Follow-up question: Do you feel like they aren't "real" books, and are less than proud for reading them? I personally feel that, if I were in some literary circle, I'd be nervous about recommending, say, Stardust. Do any of you get a similar feeling?
 
Nope. If they are good then I will read them. Preferably along with my kids. If they are poor then the kids canread them alone, though they are usually discriminating enough to chuck the rubbish on their own accord.
 
My mindset is that well-written fiction appeals to all ages, regardless of its original intended audience. So there are a lot of "YA" books that I have read and enjoyed and often will reread and enjoy even now (and meanwhile there is a host of fiction supposedly written "for adults" that can't satisfyingly address similar themes or tell a story even half as well). So I'm sure by most standards I'm probably knee-deep in YA novels.
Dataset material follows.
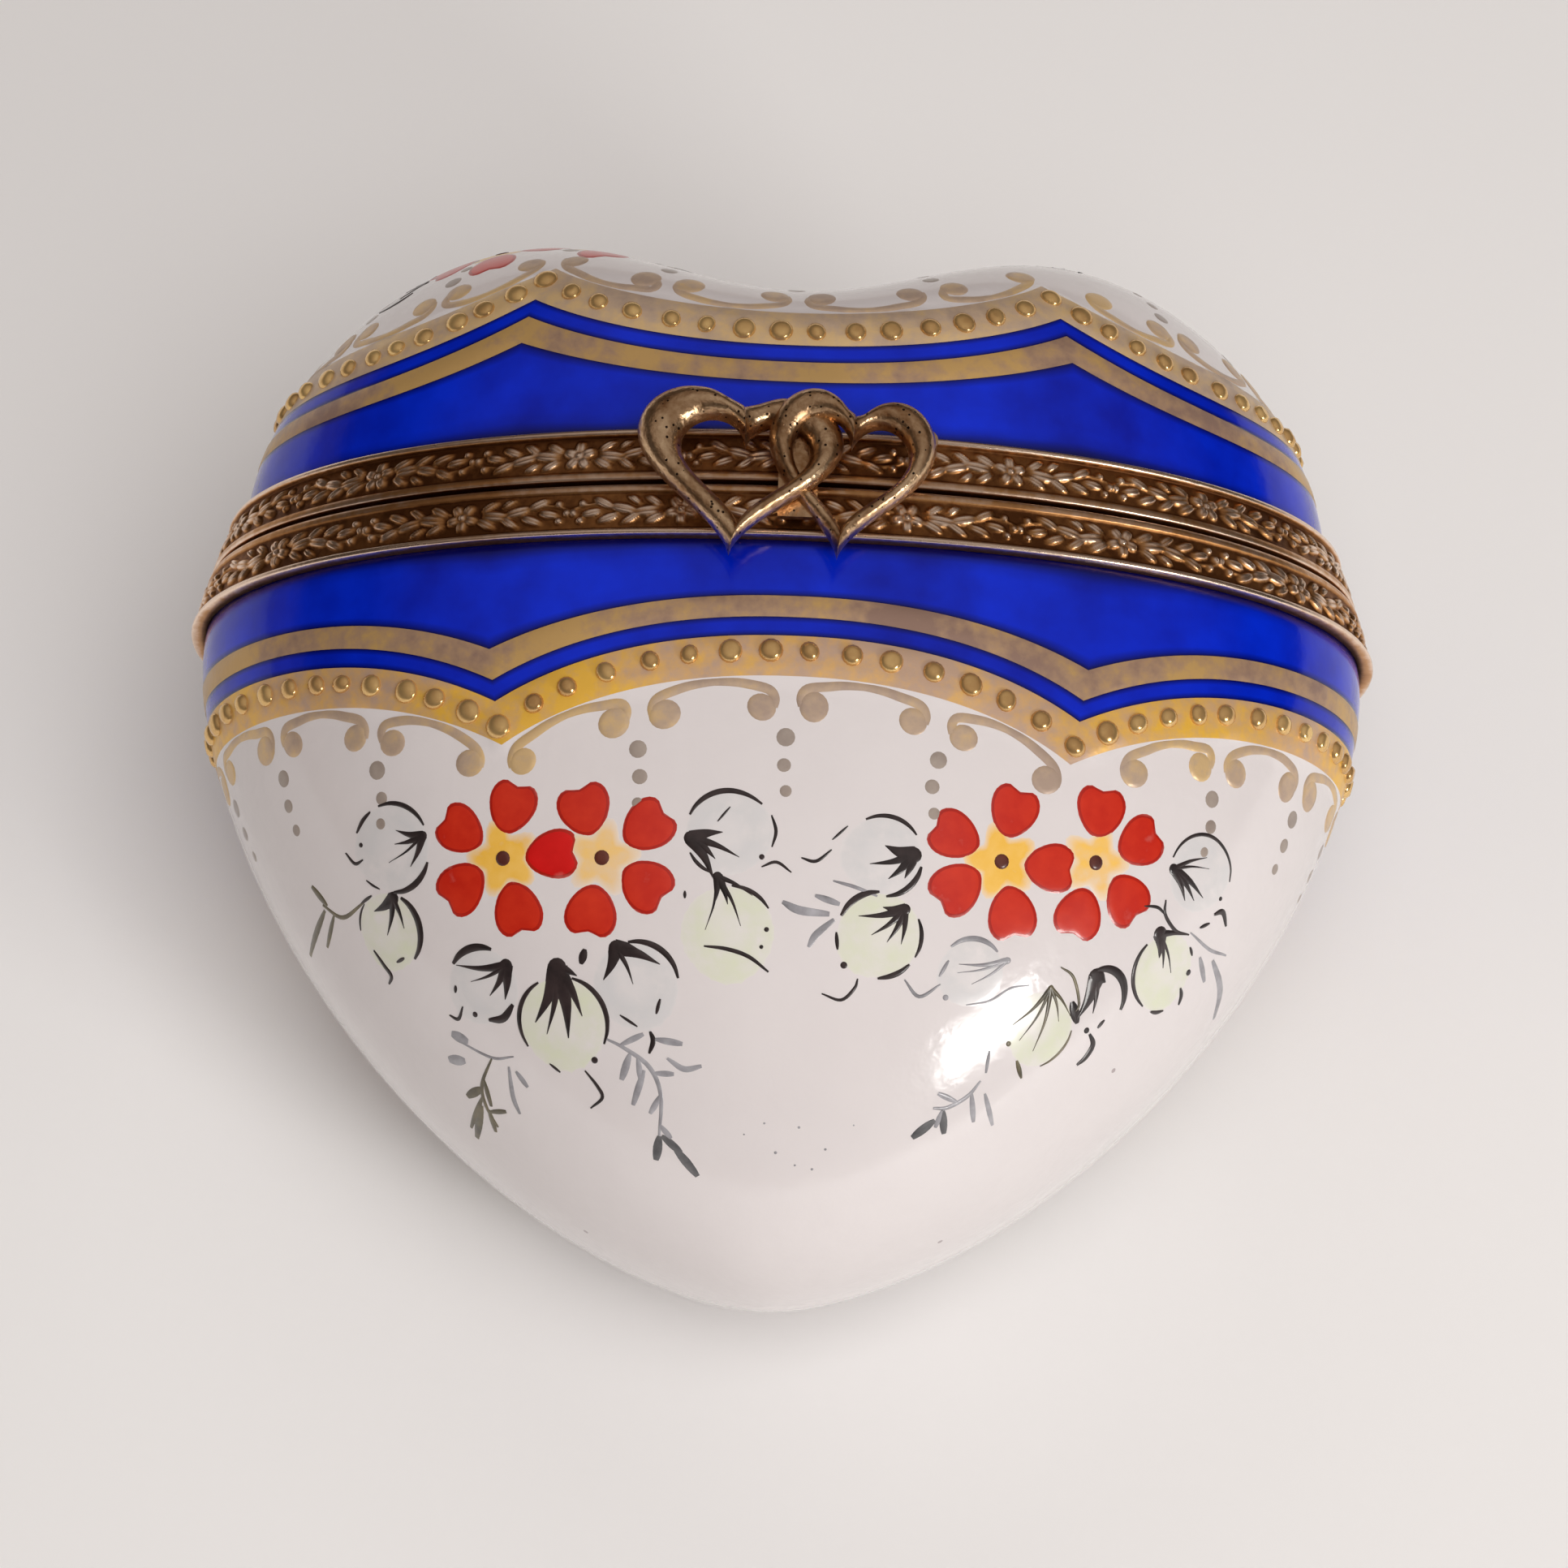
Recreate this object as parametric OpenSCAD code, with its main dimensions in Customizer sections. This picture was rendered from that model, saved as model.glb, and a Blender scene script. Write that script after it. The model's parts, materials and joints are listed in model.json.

But I don't get too hanged up on "seeming" educated when recommending books or telling others what I've read. If I enjoyed a book enough to recommend it, then that's my personal taste and if someone else is unwilling to read my recommendation solely because it's marketed at young adults then that is entirely up to them. (I'm the sort of person who would enthusiastically recommend One Hundred Years of Solitude and The Phantom Tollbooth in the same breath, if that's any indication).
 
If its good I'll read it, sometimes I think books get classified in to categories for marketing purposes. I never considered Stardust as YA. Mind you I don't consider Philip Pulman YA.
 
"sometimes I think books get classified in to categories for marketing purposes".

I sit on the Board of a Foundation that owns some of Robert Heinlein's copyrights, and I know durned well they do :)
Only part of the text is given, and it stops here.